I’ve used interactive rebasing numerous times, but perhaps not in such a complex context as I did just now. I’m trying to correct a feature branch. This feature branch is meant to be merged to remote master via a pull request using a no-squash merge; however, there are many merge
commits (from master
) to this feature branch that we would like to get rid of (and instead do a single rebase on top of remote master prior to landing this pull request).

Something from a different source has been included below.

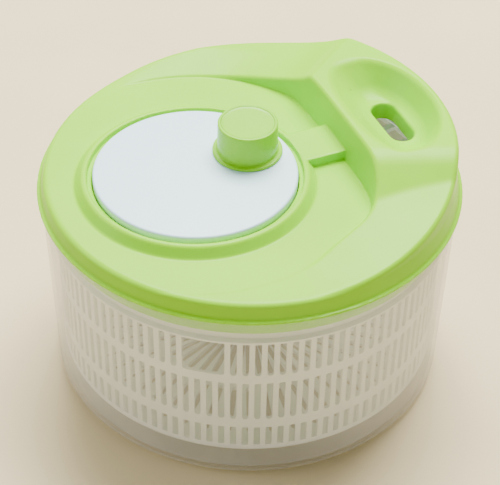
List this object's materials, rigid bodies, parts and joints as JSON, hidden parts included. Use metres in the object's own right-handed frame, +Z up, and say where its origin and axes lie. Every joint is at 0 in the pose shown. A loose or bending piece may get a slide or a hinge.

For clarity, the feature branch looks something like this
commit 1
commit 2
merge commit
commit 3
merge commit
commit 4
commit 5
merge commit
.........
commit 20
all the merge commit
s are from master
to this branch. The goal is to remove all the merge commits and rebase commits 1..20 on top of master.
So I tried to do:
git fetch --all
git rebase -i origin/master --rebase-merges
but I cannot seem to resolve the conflicts correctly when it comes to the conflicts that say
(deleted by us) <some file path>
I read git rebase “deleted by us” and “deleted by them” and I think I grasp what us
actually means here, but from my undertanding, neither us nor them deleted this file. For example, there was a file that was added years ago that showed up with deleted by us
and that file was edited (but never removed) by commits 1..20, not by any commit on master
since the file was added.
So I’m very confused why this is happening?
I would like to better understand this, but I realized that my interactive rebase approach may not be the cleanest approach here. I think what I could is start from a fresh branch crafted from master, cherry-pick over commits 1..20, and then either start a new pull request from this new branch or override the old branch with the new branch.